INSTRUCTION:
Quote exactly, and only, the lines of the material below from the line with "The Blender code" through the line with "tree.links.new(source, shader.inputs[socket])".

++++ LISTED RECORDS

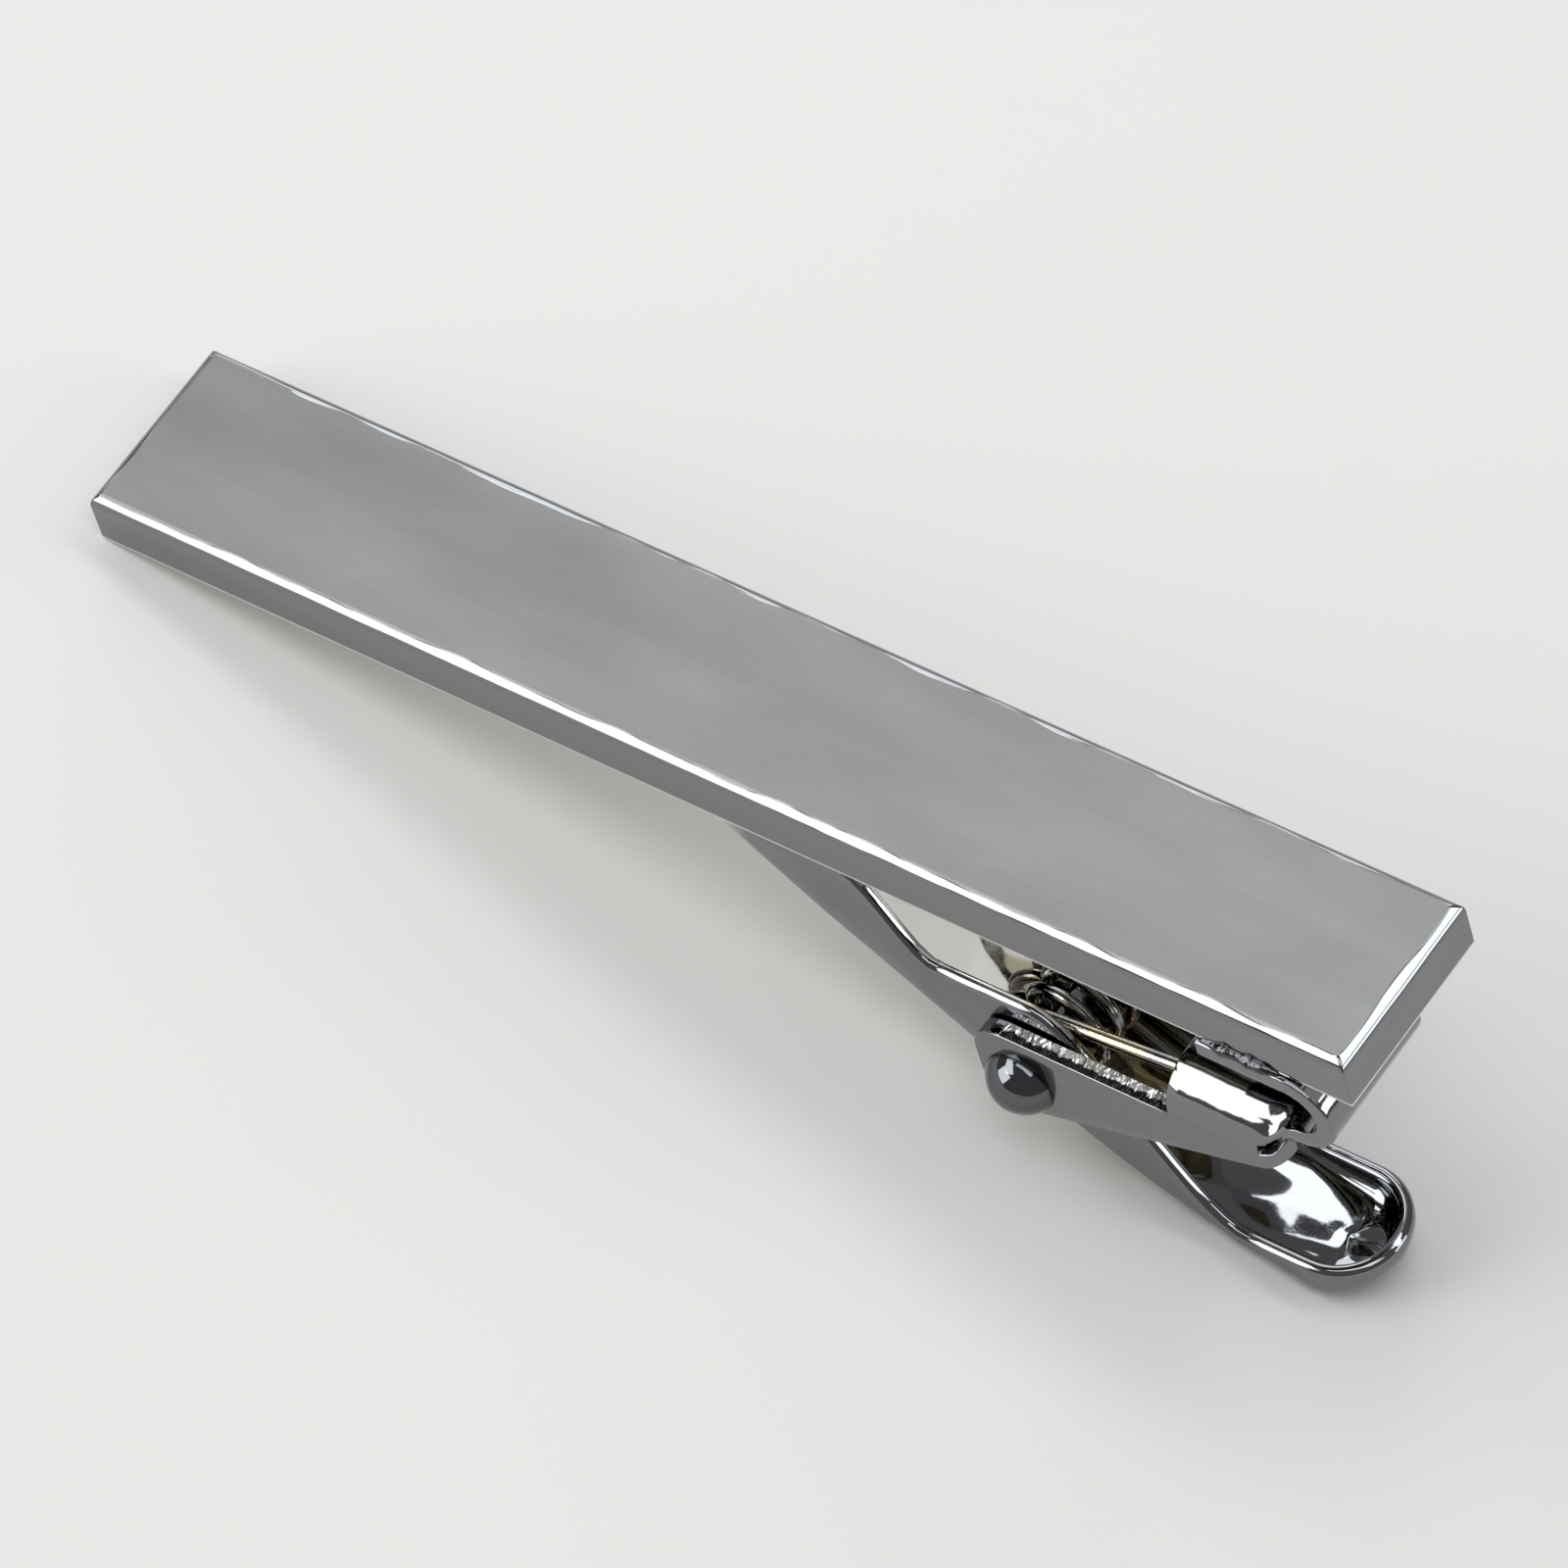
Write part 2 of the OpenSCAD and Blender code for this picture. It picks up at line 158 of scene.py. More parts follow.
# How far a point lies inside the face's outline, with the hand-held wheel's wobble of 0.1 mm.
wobble = add(
    chrome_bar,
    "ShaderNodeTexNoise",
    {"Scale": 0.3, "Detail": 0.5, "Roughness": 0.5},
    {"Vector": place},
)
from_side = add(chrome_bar, "ShaderNodeMath", {"operation": "ABSOLUTE"}, {0: xyz.outputs["Y"]})
from_side = add(
    chrome_bar,
    "ShaderNodeMath",
    {"operation": "SUBTRACT", 0: bar_width / 2},
    {1: from_side.outputs[0]},
)
from_end = add(
    chrome_bar,
    "ShaderNodeMath",
    {"operation": "SUBTRACT", 1: bar_length / 2},
    {0: xyz.outputs["X"]},
)
from_end = add(chrome_bar, "ShaderNodeMath", {"operation": "ABSOLUTE"}, {0: from_end.outputs[0]})
from_end = add(
    chrome_bar,
    "ShaderNodeMath",
    {"operation": "SUBTRACT", 0: bar_length / 2},
    {1: from_end.outputs[0]},
)
inset = add(
    chrome_bar,
    "ShaderNodeMath",
    {"operation": "SMOOTH_MIN", 2: 0.5},
    {0: from_side.outputs[0], 1: from_end.outputs[0]},
)
inset = add(
    chrome_bar,
    "ShaderNodeMath",
    {"operation": "MULTIPLY_ADD", 1: 0.5},
    {0: wobble.outputs["Fac"], 2: inset.outputs[0]},
)
face = add(
    chrome_bar,
    "ShaderNodeMapRange",
    {"interpolation_type": "SMOOTHSTEP", "From Min": satin_from, "From Max": satin_to},
    {"Value": inset.outputs[0]},
)
on_top = add(
    chrome_bar,
    "ShaderNodeMapRange",
    {"From Min": bar_thick - 0.12, "From Max": bar_thick - 0.06},
    {"Value": xyz.outputs["Z"]},
)
face = add(
    chrome_bar,
    "ShaderNodeMath",
    {"operation": "MULTIPLY"},
    {0: face.outputs["Result"], 1: on_top.outputs["Result"]},
).outputs[0]
# Brush lines drawn 0.11 mm wide and 12.5 mm long; a real one is half as wide.
line_long, line_wide = 12.5, 1 / 9
stretch = add(
    chrome_bar,
    "ShaderNodeMapping",
    {"Scale": (1 / line_long, 1 / line_wide, 1.0)},
    {"Vector": place},
)
lines = add(
    chrome_bar,
    "ShaderNodeTexNoise",
    {"Detail": 4.0, "Roughness": 0.6, "Scale": 1.0},
    {"Vector": stretch.outputs["Vector"]},
)
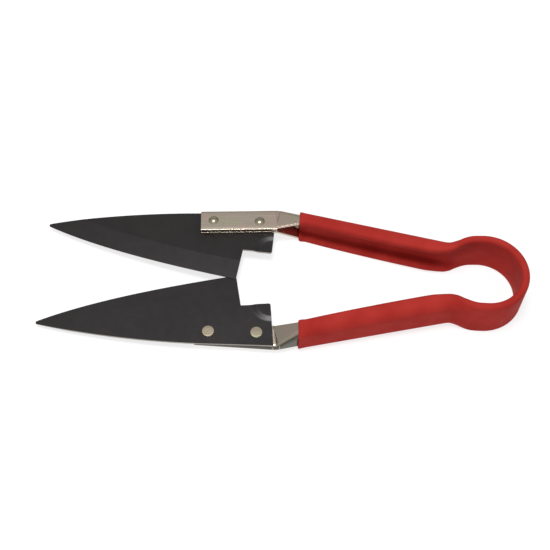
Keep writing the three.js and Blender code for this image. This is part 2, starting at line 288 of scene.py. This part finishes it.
def fold_at(distance):
    """The fold across the strip: half web, width and angle of each bend, and rise."""
    along_grip = clamp((distance - FLARE_END) / (GRIP_END - FLARE_END))
    closing = clamp((distance - GRIP_END) / (CREASE_AT - GRIP_END))
    widening = smooth(distance, FLARE_START + WIDENING_DELAY, FLARE_END + WIDENING_INTO_GRIP)
    grip_width = mix(GRIP_WIDTH_REAR, GRIP_WIDTH_FRONT, along_grip ** 2)
    return {
        "half": mix(mix(BOW_WIDTH, grip_width, widening), TANG_WIDTH, closing) / 2,
        "web": mix(mix(CHANNEL_WEB_REAR, CHANNEL_WEB_FRONT, along_grip), TANG_WEB, closing),
        "bend": mix(CHANNEL_BEND, TANG_BEND, closing),
        "angle": math.pi / 2 * smooth(distance, FLARE_START, FLARE_END),
        "lift": TANG_LIFT * closing,
    }


def across(fold, width, side):
    """Out and up of a point `width` from the middle of the strip, `side` off its mid-surface."""
    web, bend, angle = fold["web"], fold["bend"], fold["angle"]
    bent = clamp(width - web, 0.0, bend)
    tilt = angle * bent / bend
    chord = bent * math.sin(tilt / 2) / (tilt / 2) if tilt else bent
    flange = max(0.0, width - web - bend)
    out = -chord * math.sin(tilt / 2) - flange * math.sin(tilt) + side * math.cos(tilt)
    up = min(width, web) + chord * math.cos(tilt / 2) + flange * math.cos(tilt)
    return out, up + side * math.sin(tilt)


def strip_point(distance, width, side, slant):
    """A point of the strip. `slant` moves it along the strip by how far out it lies."""
    if slant:
        distance += slant * across(fold_at(distance), abs(width), side)[0]
    fold = fold_at(distance)
    out, up = across(fold, abs(width), side)
    x, y, heading = plan_at(distance)
    level = math.copysign(up, width) + fold["lift"]
    return x + out * math.sin(heading), y - out * math.cos(heading), level


def section(distance, half, reach, rounding, steps, slant=0.0):
    """The ring of points round the strip at a distance: a layer `half` thick either side of the
    mid-surface, reaching `reach` past the free edges, with rounded corners."""
    fold = fold_at(distance)
    web_steps, bend_steps, flange_steps, round_steps = steps
    edge = fold["half"] + reach - rounding
    widths = chained(
        spaced(0, fold["web"], web_steps),
        spaced(fold["web"], fold["web"] + fold["bend"], bend_steps),
        spaced(fold["web"] + fold["bend"], edge, flange_steps),
    )
    quarter = spaced(0, math.pi / 2, round_steps)
    corner = [(edge + rounding * math.sin(a), half - rounding * (1 - math.cos(a)))
              for a in quarter]
    outer = [(w, half) for w in widths[:-1]] + corner
    right = outer + [(w, -s) for w, s in reversed(outer)]
    left = [(-w, s) for w, s in reversed(right[1:-1])]
    return [strip_point(distance, w, s, slant) for w, s in right + left]


def bands(first, second, count):
    """Quads between two rings of points that start at those indices."""
    return [
        (first + i, first + (i + 1) % count, second + (i + 1) % count, second + i)
        for i in range(count)
    ]


# ---------------------------------------------------------------- the coating

def coat_distances():
    return chained(
        [0.0, SEAM],
        spaced(SEAM, BOW_END, 48),
        spaced(BOW_END, SHOULDER_END, 26),
        spaced(SHOULDER_END, WAIST_END, 14),
        spaced(WAIST_END, FLARE_END, 10),
        spaced(FLARE_END, COAT_END - COAT_SWELL_LENGTH, 24),
        spaced(COAT_END - COAT_SWELL_LENGTH, COAT_END - COAT_LIP, 12),
    )


def coat_slant(distance):
    """The coating's front end lies square to the shears, not square to the slanting grip."""
    return math.tan(GRIP_ANGLE) * smooth(distance, COAT_END - COAT_SLANT_LENGTH, COAT_END - COAT_LIP)


def coat_ring(distance, thinned):
    """A ring of the coating's outside. It swells a little towards its front end, as a dip does."""
    swell = COAT_SWELL * smooth(distance, COAT_END - COAT_SWELL_LENGTH, COAT_END) - thinned
    return section(distance, COAT_HALF + swell, COAT_EDGE + swell, COAT_ROUND + swell / 2,
                   COAT_STEPS, coat_slant(distance))


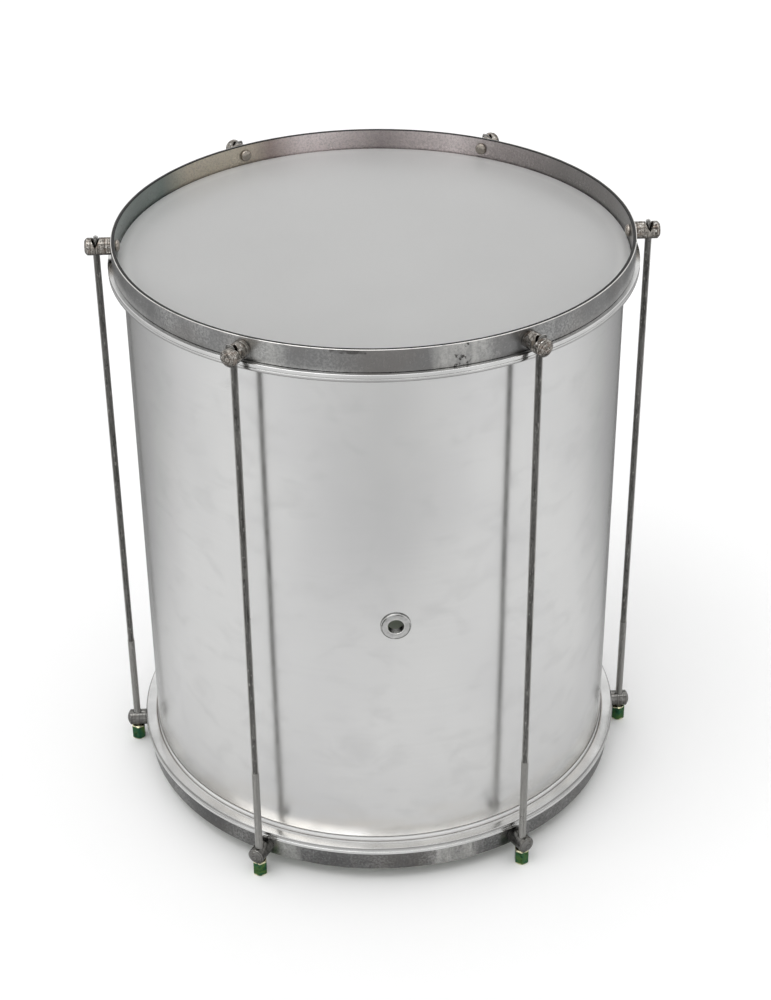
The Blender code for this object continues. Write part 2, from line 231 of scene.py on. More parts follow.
def newMaterial(name, values):
    material = bpy.data.materials.new(name)
    material.use_nodes = True
    tree = material.node_tree
    shader = tree.nodes["Principled BSDF"]
    for socket, value in values.items():
        shader.inputs[socket].default_value = value
    return material, tree, shader


def feed(tree, shader, sources):
    for socket, source in sources.items():
        tree.links.new(source, shader.inputs[socket])


def grainAt(tree, coordinates, size, stretch=(1, 1, 1), detail=3.0, roughness=0.5, distortion=0.0):
    # an uneven pattern with features about size metres across, longer along an axis with a larger stretch
    scale = tuple(1 / (size * s) for s in stretch)
    scaled = addNode(tree, "Mapping", {"Vector": coordinates, "Scale": scale})
    look = {"Vector": scaled, "Scale": 1.0, "Detail": detail, "Roughness": roughness, "Distortion": distortion}
    return addNode(tree, "TexNoise", look)


def coats(tree, colour, layers):
    # each layer is a pattern, the values of it between which the layer comes up, how far, and its colour
    for pattern, low, high, most, coat in layers:
        share = addNode(tree, "MapRange", {"Value": pattern, 1: low, 2: high, 3: 0.0, 4: most})
        colour = addNode(tree, "Mix", {0: share, 6: colour, 7: coat}, 2, data_type="RGBA")
    return colour


def tonesRound(tree, share, stops, first, last):
    # stops are (degrees, hex colour), laid out between first and last
    ramp = addNode(tree, "ValToRGB", {0: share})
    elements = ramp.node.color_ramp.elements
    while len(elements) < len(stops):
        elements.new(0.5)
    for element, (degrees, tone) in zip(elements, stops):
        element.position = (degrees - first) / (last - first)
        element.color = linearColour(tone)
    return ramp


def aboveMiddle(tree, place):
    height = addNode(tree, "SeparateXYZ", {0: place}, "Z")
    return addNode(tree, "Math", {0: height, 1: middleHeight}, operation="SUBTRACT")


def fromAxis(tree, place):
    flat = addNode(tree, "VectorMath", {0: place, 1: (1, 1, 0)}, operation="MULTIPLY")
    return addNode(tree, "VectorMath", {0: flat}, "Value", operation="LENGTH")


def bandAbout(tree, value, middle, start, full):
    # a share that is 1 up to full away from the middle value, and fades to 0 at start away from it
    apart = addNode(tree, "Math", {0: value, 1: middle}, operation="SUBTRACT")
    aside = addNode(tree, "Math", {0: apart}, operation="ABSOLUTE")
    return addNode(tree, "MapRange", {"Value": aside, 1: start, 2: full})


def roundGrain(tree, shader):
    # turning and rolling marks run round the piece, so highlights stretch across them
    tangent = addNode(tree, "Tangent", direction_type="UV_MAP", uv_map="wrap")
    tree.links.new(tangent, shader.inputs["Tangent"])


# Shell

shellSheet = {
    "segments": 360,
    "wall": 1.5 * millimetre,
    "lip": 6.0 * millimetre,  # how far the edge is turned in
    "edgeRounding": 1.2 * millimetre,
    "ventHoleRadius": 7.8 * millimetre,
    "ventBand": 11.5 * millimetre,  # faces split here, so that the hole's cut stays near the flange
    "stainHeight": 70.0 * millimetre,
}


def rolledAluminiumSheet():
    # mill-finish sheet: a satin grey mirror with soft, slow unevenness and faint rolling streaks, and
    # faintly stained towards its foot
    look = {"Metallic": 1.0, "Anisotropic": 0.35, "Anisotropic Rotation": 0.25}
    material, tree, shader = newMaterial("rolledAluminiumSheet", look)
    place = addNode(tree, "TexCoord", output="Object")
    height = addNode(tree, "SeparateXYZ", {0: place}, "Z")
    roundGrain(tree, shader)
    cloud = grainAt(tree, place, 0.09, (1, 1, 1.6), detail=2.0)
    streak = grainAt(tree, place, 0.0016, (60, 60, 1), detail=2.0)
    smudge = grainAt(tree, place, 0.03, (1, 1, 0.7), detail=4.0, distortion=0.6)
    warmth = grainAt(tree, place, 0.05, (1, 1, 0.3), detail=2.0)
    stainTop = bottomEdge + shellSheet["stainHeight"]
    foot = addNode(tree, "MapRange", {"Value": height, 1: stainTop, 2: bottomEdge})
    footStain = addNode(tree, "Math", {0: foot, 1: warmth}, operation="MULTIPLY")
    tone = coats(tree, "E3E3E3", [
        (cloud, 0.35, 0.65, 1.0, "EBEBEA"), (streak, 0.3, 0.7, 0.1, "CFCFCF"),
        (smudge, 0.52, 0.75, 0.4, "D2D2D2"), (footStain, 0.2, 0.6, 0.4, "DFD5C6"),
    ])
    warp = grainAt(tree, place, 0.11, (1, 1, 1.8), detail=1.0)
    warped = addNode(tree, "Bump", {"Height": warp, "Distance": 0.9 * millimetre})
    feed(tree, shader, {
        "Base Color": tone,
        "Roughness": addNode(tree, "MapRange", {"Value": smudge, 1: 0.3, 2: 0.75, 3: 0.2, 4: 0.27}),
        "Normal": addNode(tree, "Bump", {"Height": streak, "Distance": 0.0015 * millimetre, "Normal": warped}),
    })
    return material


def buildShell():
    s = shellSheet
    inner = shellRadius - s["wall"]
    lip = shellRadius - s["lip"]
    outline = [
        (lip, halfHeight, 0), (shellRadius, halfHeight, s["edgeRounding"]),
        (shellRadius, s["ventBand"], 0), (shellRadius, -s["ventBand"], 0),
        (shellRadius, -halfHeight, s["edgeRounding"]), (lip, -halfHeight, 0), (lip, s["wall"] - halfHeight, 0),
        (inner, s["wall"] - halfHeight, 0), (inner, -s["ventBand"], 0), (inner, s["ventBand"], 0),
        (inner, halfHeight - s["wall"], 0), (lip, halfHeight - s["wall"], 0),
    ]
    bm = spinOutline(filletOutline(outline), s["segments"])
    wrapMap(bm)
    hole = cylinderTool(
        s["ventHoleRadius"], 8 * s["wall"], 48, [ventFrame @ Matrix.Translation((0, 0, shellRadius))]
    )
    mesh = combined(settleMesh(bm, "shellSheet"), [hole])
    dress("shellSheet", mesh, "shell", rolledAluminiumSheet(), shellPlace)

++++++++

EXERCISE SOLUTION:
The Blender code for this object continues. Write part 2, from line 231 of scene.py on. More parts follow.
def newMaterial(name, values):
    material = bpy.data.materials.new(name)
    material.use_nodes = True
    tree = material.node_tree
    shader = tree.nodes["Principled BSDF"]
    for socket, value in values.items():
        shader.inputs[socket].default_value = value
    return material, tree, shader


def feed(tree, shader, sources):
    for socket, source in sources.items():
        tree.links.new(source, shader.inputs[socket])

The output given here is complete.